G.L. Summer, a teacher at the 1870 Crossroads School in Lexington, had stringent regulations. They included no laughing, no cutting or marking on wooden desks and no card playing on school grounds.

If you think these rules are strict, in Roman times, boys, aged 7-12 were beaten with a stick if they didn’t get the correct answers or learn fast enough.

Roman reasoning

Male Roman teachers believed beating students helped them learn quicker. I’m not sure that worked.

Students walked, rode horses or enjoyed a buggy ride to school.

We’re aggravated when stuck in traffic.

Try walking both ways in the cold, rain or heat to get to school.

Walking to school uphill both ways barefoot in the snow builds character. The school bell still rings, it is just an electronic one today.

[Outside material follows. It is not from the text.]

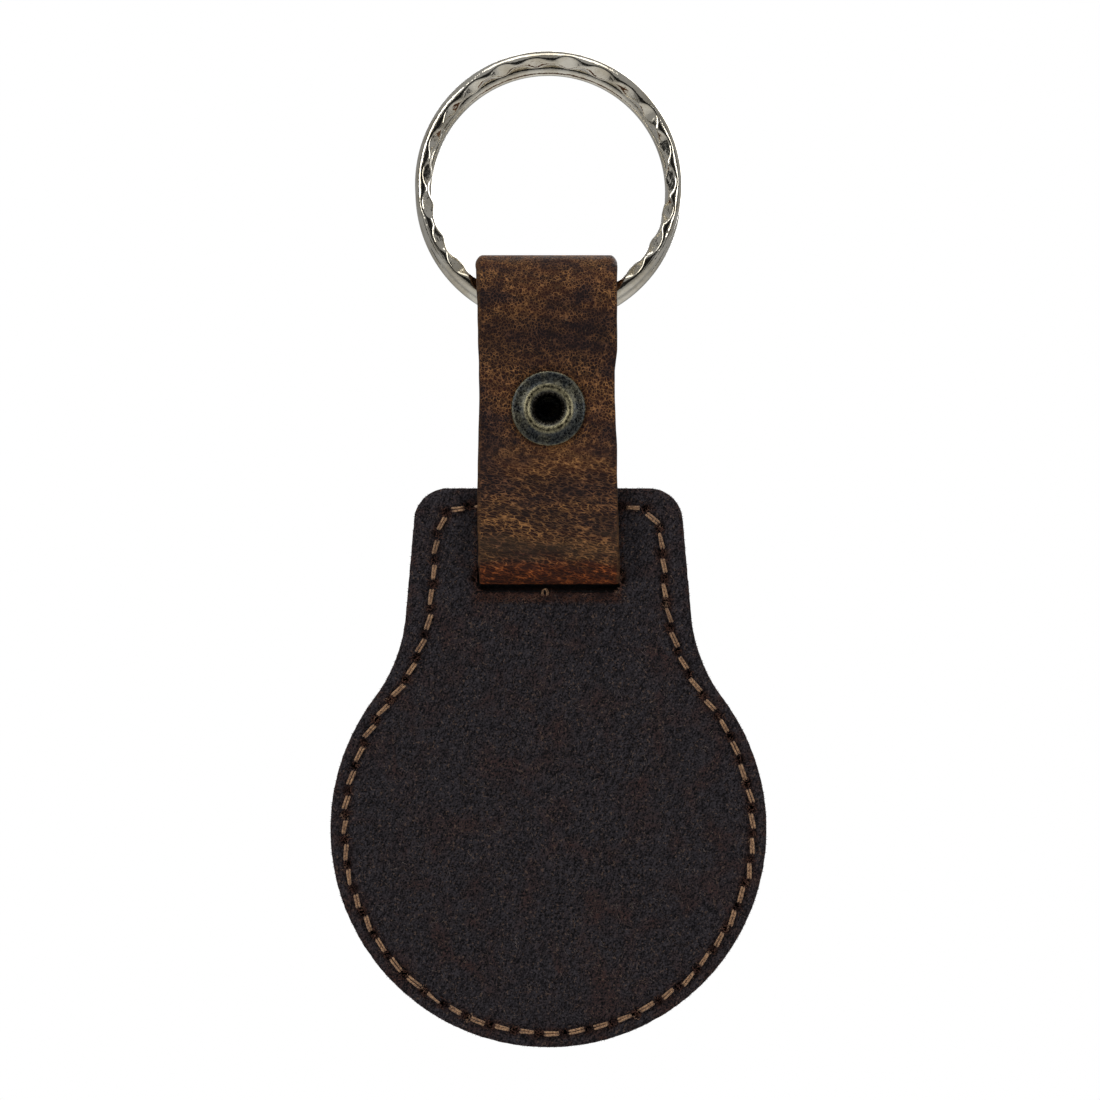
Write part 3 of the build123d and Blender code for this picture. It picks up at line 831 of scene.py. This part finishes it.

Happy summer break to our students and teachers!

G.L Summer’s 1870

Crossroad school rules

1. Scholars, must obey the teacher in all things.

2. Scholars disobeying the teacher must suffer.

3. Scholars should not be allowed to carry firearms of any kind.

4. Boys and girls should not be allowed to play together.

5. The boys shall not sit with the girls.

6. No liquors shall not be allowed in the school, nor boys under the influence of it.

7. Good order and behavior is expected from all.

8. No scholar shall call each other nicknames.

9. No whispering should be allowed in the time of school.

10. No telling each other in time of recitation.

11. No fighting shall be allowed at any time.

12. No swearing or cussing.

13. No lying or telling an untruth at any time.

14. No laughing in study hours, or in class.

15. No scholar shall be allowed to go out of the house unless having permission from teacher.

16. No cutting or marks on desks or benches.

17. Perfect obedience to the rules is expected.

18. NO playing cards at school or on school grounds.